I want to tell a story with my song: Sona Mohapatra
Sona Mohapatra, who was recently included in a magazine's list of 35 most influential Indian women, believes music can be a catalyst for positive change. The singer talks to Deepali Dhingra about being part of timeless creations and what she believes is her best performance
In a country where a new voice promises to be the next big thing every other week, finding a voice that lingers on long after you have switched off the music player is a rarity. And Sona Mohapatra’s voice manages to do just that. Whether it was Ambarsariya from Fukrey or Jiya laage na from Talaash, or more recently, the beautiful numbers she sang for the ‘Devi’ episode of Coke Studio helmed by her husband and composer Ram Sampath -- Mohapatra’s deep, earthy voice did justice to them all. Excerpts from an interview:
Were you expecting such a great response for the Coke Studio episode ‘Devi’ that you featured in?

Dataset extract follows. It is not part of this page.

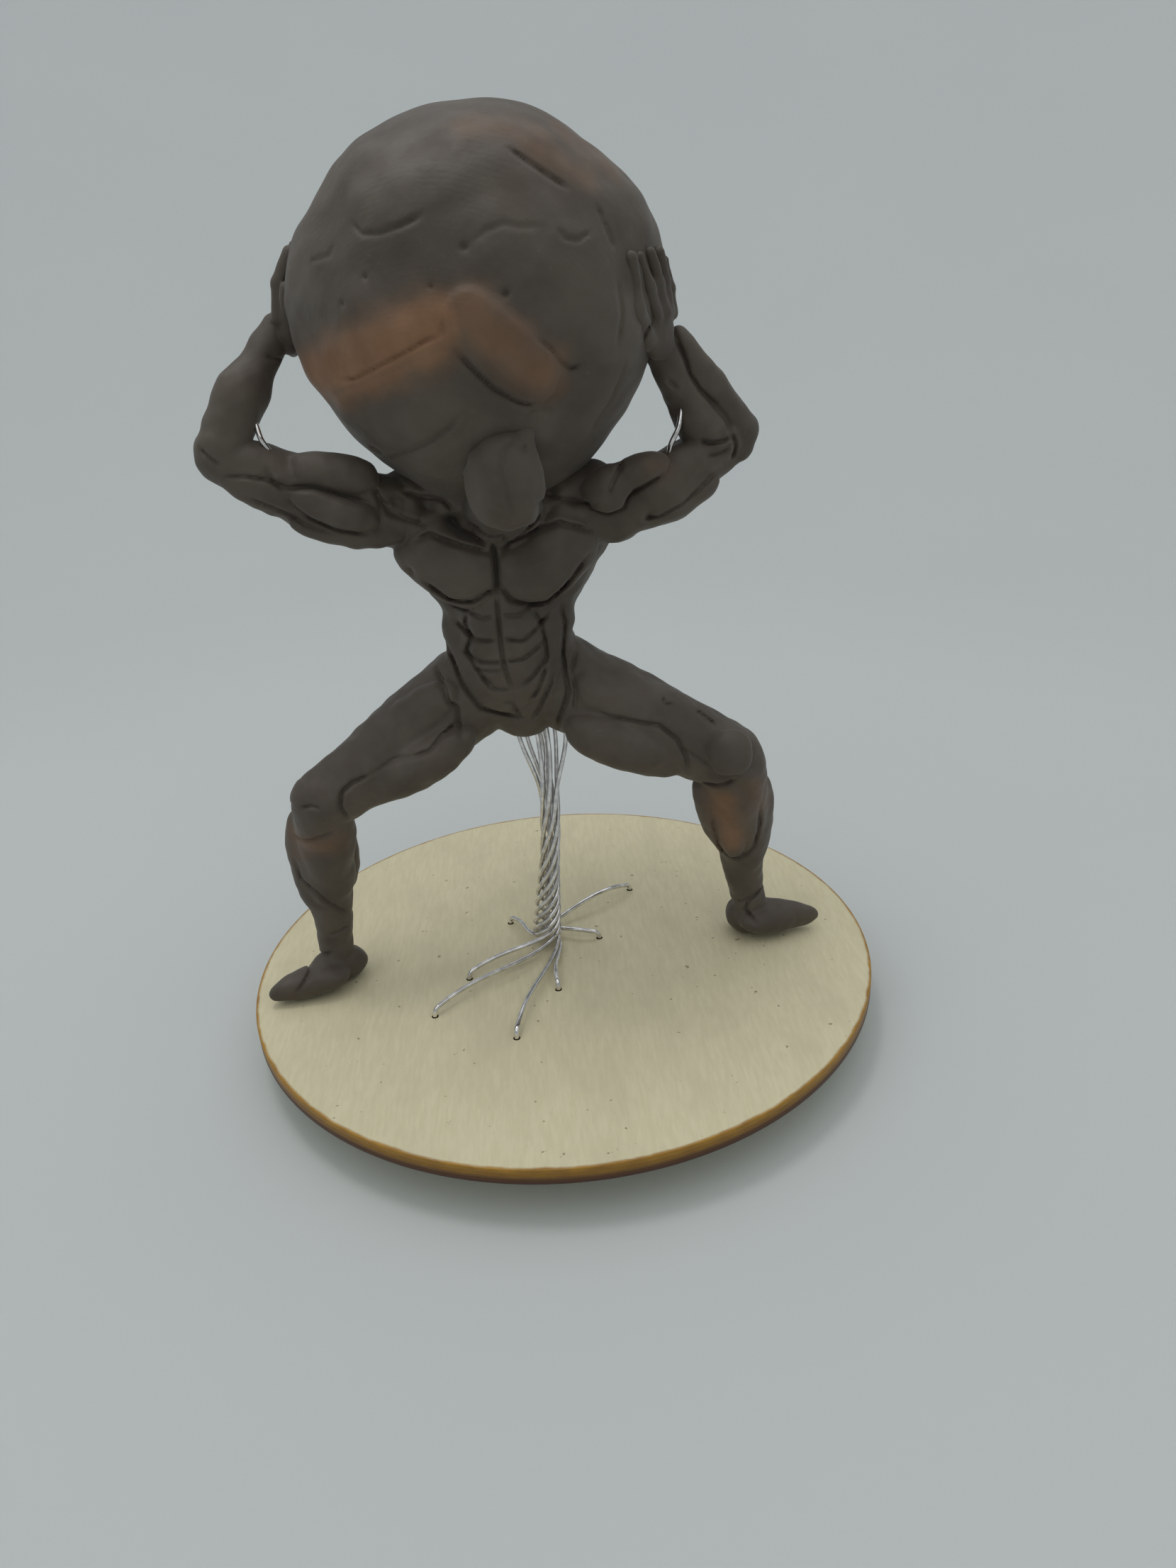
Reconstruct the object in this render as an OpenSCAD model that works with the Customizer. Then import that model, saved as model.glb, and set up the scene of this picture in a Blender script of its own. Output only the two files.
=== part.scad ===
// Small sculpting turntable: a round plywood deck on a low ring bearing,
// with a twisted wire armature and a modelling-clay figure built on it.
// Millimetres. +Z is up, the origin is on the bench under the middle of the deck,
// and the figure faces -Y.

/* [Deck] */
// Diameter of the round plywood deck
deck_d = 120; // [116:1:130]
// Thickness of the plywood
deck_t = 3; // [2.8:0.1:4]
// Height of the deck's underside above the bench
deck_lift = 8; // [8:0.1:9]

/* [Bearing] */
// Radius of the circle that the ball centres run on
pitch_r = 41; // [40:0.1:42]
// Diameter of one bearing ball
ball_d = 3; // [2.8:0.1:3.1]
// Number of bearing balls
ball_count = 18; // [12:1:24]
// Clearance between a ball and its groove
groove_gap = 0.05; // [0.03:0.01:0.08]
// Outer radius of the fixed ring
fixed_ring_r = 48; // [47:0.5:50]
// Inner radius of the turning ring
turning_ring_r = 34; // [33.5:0.1:34]
// Gap between the two rings
ring_gap = 1.6; // [1.4:0.1:1.8]
// Height of the rubber feet
foot_h = 1; // [0.8:0.1:1.2]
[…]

The response has been overwhelming and it feels great that people have responded positively to the episode. Ram chose the concept of ‘Devi’ because he feels strongly about the growing misogyny and sexism in our country and so do I. The idea was to celebrate different forms of feminine energy from unconditional, all inclusive love in Dum dum andar, that possibly only a feminine form so easily feels, to simple feminine beauty in Sundori komala. Paiyada by Aruna Sairam expressed centuries of pathos and pain of the Devdaasi community and then we also celebrated the ultimate superhero in our mythology -- Durga and her ability to destroy to protect her loved ones in Aai giri Nandini. Kattey brought together two outlaws from completely different universes. Our episode was an ode to the feminine divine and a celebration of different feminine energies --all the boys wore kohl in their eyes as a mark of respect and all the women wore red to signify love, fertility and fire.
Your song Piya Se Naina has received more than a million hits on YouTube. Tell us more about it.
It’s wonderful and humbling. It has been penned by 13th century iconoclast poet Ameer Khusrau and celebrates ‘fearless love’. This is my ode to freedom and devotion. I believe it’s my career best performance especially since we had to deliver the complex arrangement and composition that Ram had created completely live with a band.
As a singer, how much do you contribute to a song in terms of its composition and making?
As a singer, I have the job of interpreting a composition from my life experiences and point of view. I aspire to tell a story with the song given to me, add nuances that come from my musical training and hopefully connect to the hearts of the listener. The biggest gift is to be able to sing from the soul and hopefully be part of a creation that is timeless. Some songs need you to even act out a character while performing it. It helps if you are there from the very beginning of the composition process. A song needs to be cooked well for some time for it to deliver in flavour.
You were recently included in the list of 35 most influential women by a women’s magazine. Do you think songs and music can really influence people in the right way?
I wouldn’t want to speculate on why I was chosen by the magazine, but I do feel that it’s important that women persevere and last in the fields that they’ve chosen. All the women in the list have long careers even before they were in the spotlight and I feel honoured to be there with them. Music can definitely be used as a catalyst for positive change, especially in a society like ours, where music and singing is so integral to our lives. The songs in Satyamev Jayate were created with very serious contexts but my Mujhe kya bechega rupaiya gets more mails and encores than my film songs in concerts and I do believe it has been a milestone in my career as an artiste .
The last few songs that you sung for films like Delhi Belly, Talaash and Fukrey did really well. Do you plan to sing more for Bollywood?
I’ve sung a few more songs for Hindi films recently. Khurafati ankhiyan for a small, sweet film called Bajatey Raho and a couple more with other young new music directors. Hopefully, they will find favour with the audience. I would love to sing more songs. It’s always great to reach out to the country. Having said that, I also hope to be putting out independent music that is outside the context of a film.
How much is Ram responsible for your career? Does he bring out the best in you?
Meeting Ram was surely a turning point in my life. We both complement each other in our skill sets at work and I believe great partnerships propel careers. I do feel blessed for the kind of compositions that he has created for me. It’s custom-made in a sense and brings out my best for sure.
What are some of the future projects you have in hand? Are there any albums in the offing?
I have an album that has been recorded over the last four years, but it’s very disheartening to release it in the current environment. I do hope to release it soon and play it live, which is my first love. Currently I’m looking forward to touring with my band. I have created a brand new three piece live-electronica dance set where the musicians interchange instruments. This sound works for certain venues better than a fully acoustic big band format.